Open every strategic meeting with what is already decided. Most meetings spend the first twenty minutes re-establishing context that everyone nominally knows. Opening with alignment on what is settled narrows the decision space immediately and reduces the ambient anxiety that tends to produce hasty choices.
Separate exploration from decision. Some meetings should be explicitly for generating options, and some should be explicitly for closing on one. Mixing these modes in a single session is where excitement does its worst damage, because the energy of ideation bleeds into the judgment required for selection.
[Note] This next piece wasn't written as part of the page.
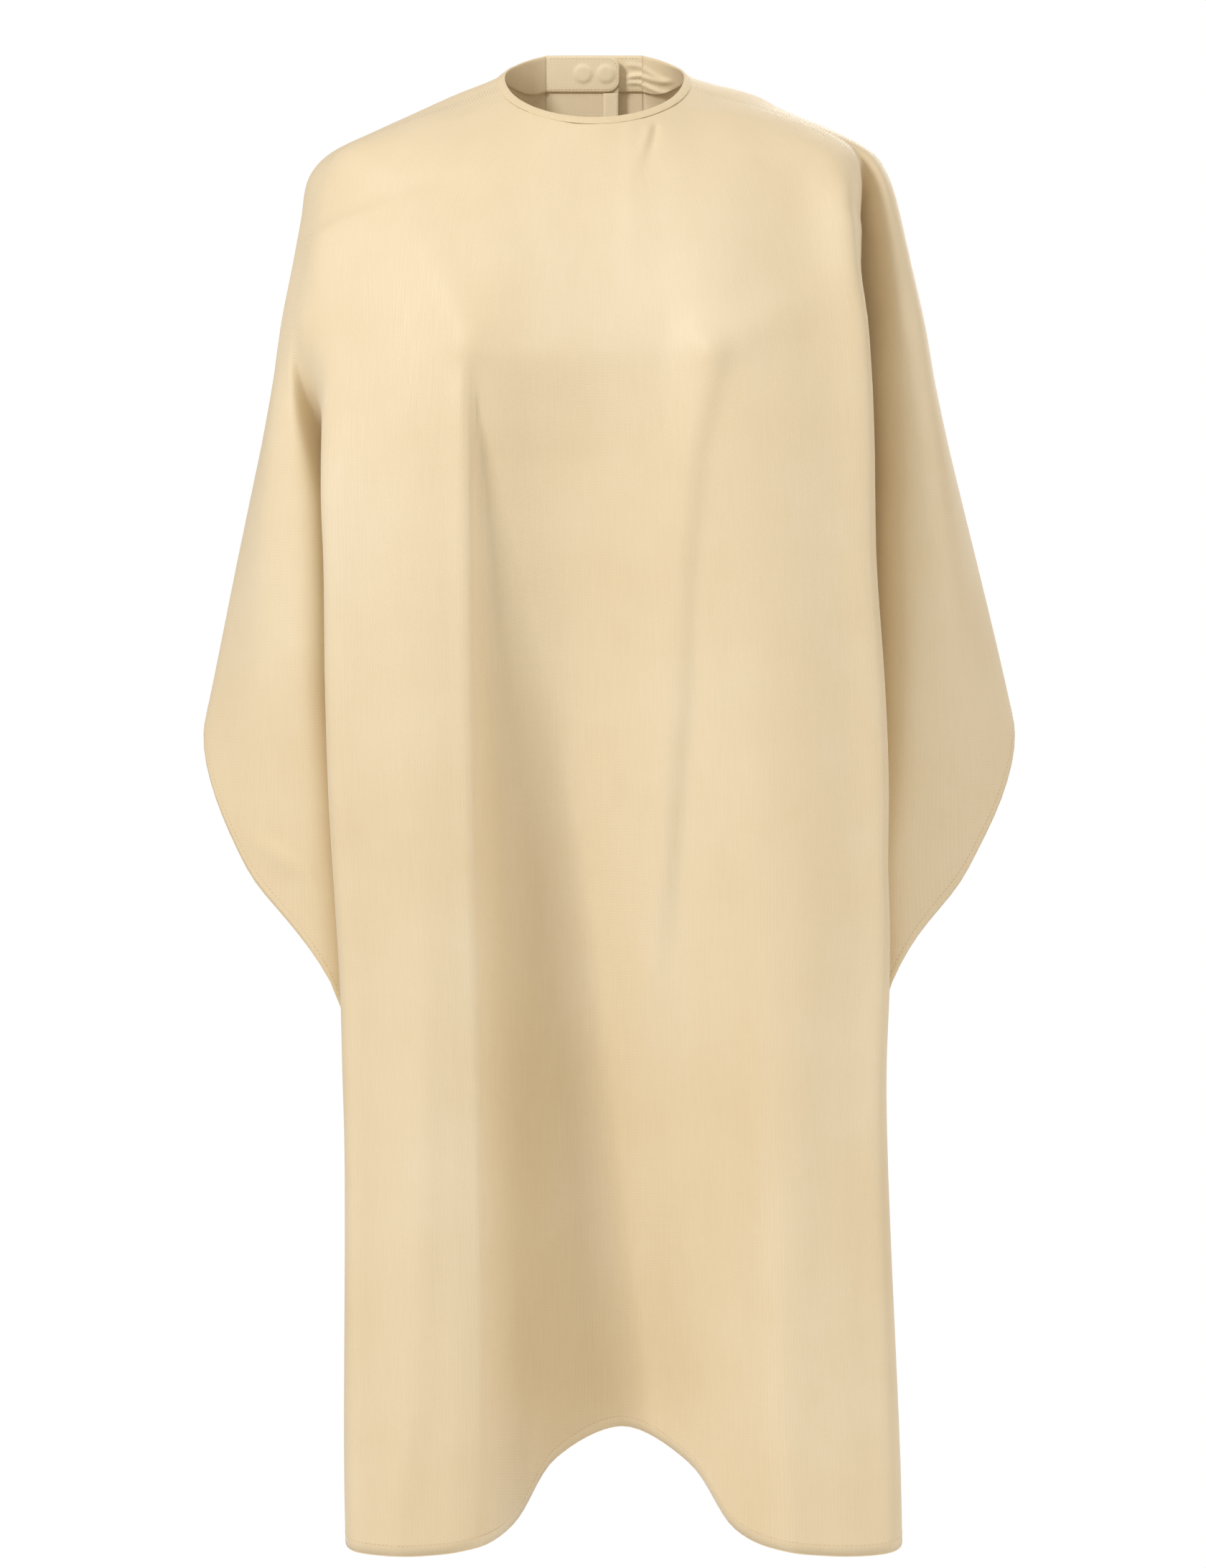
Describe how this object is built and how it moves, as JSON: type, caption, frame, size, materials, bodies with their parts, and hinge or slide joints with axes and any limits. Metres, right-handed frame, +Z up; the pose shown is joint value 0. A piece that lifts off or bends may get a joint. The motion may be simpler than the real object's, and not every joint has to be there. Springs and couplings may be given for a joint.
{
  "type": "barber cape",
  "caption": "Plain light-cloth salon cape as worn: neck hole with a bound edge, wings over the arms, back slit and press-stud closure at the nape.",
  "frame": {"origin": "middle of the neck opening, at the level of its two sides", "axes": "+Z up, the wearer faces -Y, +X towards the viewer's right when the cape is seen from the front"},
  "size_m": [0.625, 0.2678, 1.1439],
  "materials": {
    "cape_cloth": "light satin-faced polyester, cream beige",
    "binding_cloth": "same cloth folded double and stitched",
    "lining_cloth": "matt plain-weave lining",
    "interlining": "stiff non-woven interlining",
    "snap_metal": "nickel-plated pressed steel"
  },
  "bodies": {
    "cape": {"cape_panel": "cape_cloth", "neck_binding": "binding_cloth"},
    "over_half": {"over_tab_outer": "binding_cloth", "over_tab_interlining": "interlining", "over_tab_lining": "lining_cloth", "back_half_over": "cape_cloth", "slit_facing_over": "lining_cloth", "snap_cap_1": "snap_metal", "snap_cap_2": "snap_metal", "snap_cap_3": "snap_metal", "snap_socket_1": "snap_metal", "snap_socket_2": "snap_metal", "snap_socket_3": "snap_metal"},
    "under_half": {"under_tab_outer": "binding_cloth", "under_tab_interlining": "interlining", "under_tab_lining": "lining_cloth", "back_half_under": "cape_cloth", "slit_facing_under": "lining_cloth", "snap_stud_1": "snap_metal", "snap_stud_2": "snap_metal", "snap_rivet_1": "snap_metal", "snap_rivet_2": "snap_metal"}
  },
  "joints": [
    {"name": "over_half_fold", "type": "hinge", "parent": "cape", "child": "over_half", "pos_m": [0.038, 0.06842, 0.02383], "axis": [0, 0.1184, -0.993], "range_deg": [0, 90]},
    {"name": "under_half_fold", "type": "hinge", "parent": "cape", "child": "under_half", "pos_m": [-0.038, 0.06067, 0.0229], "axis": [0, -0.1184, 0.993], "range_deg": [0, 18]}
  ],
  "couplings": [
    {"joint": "under_half_fold", "follows": "over_half_fold", "ratio": 0.2}
  ]
}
The underlying discipline here connects to something worth noting about how top performers manage cognitive load. Your brain never actually finishes a task, and top performers are exploiting that bug. The pre-read habit takes advantage of exactly this: by loading the relevant information into working memory before the meeting begins, you let your brain do background processing overnight. You arrive having already started thinking.
The Deeper Principle
The Boring Meeting Rule is ultimately about respecting the difference between the experience of deciding and the quality of the decision. Exciting meetings feel productive. They generate energy, alignment theater, and a sense of shared momentum. But feeling productive and being productive are not the same thing, a gap that shows up everywhere in tech culture.
The CEOs who have internalized this rule have made a quiet bet: that they would rather be right than interesting. In an industry that rewards charisma, velocity, and narrative at every turn, that is a harder discipline to maintain than it sounds. But the evidence from the leaders who practice it consistently suggests it is one of the highest-leverage habits in the entire stack.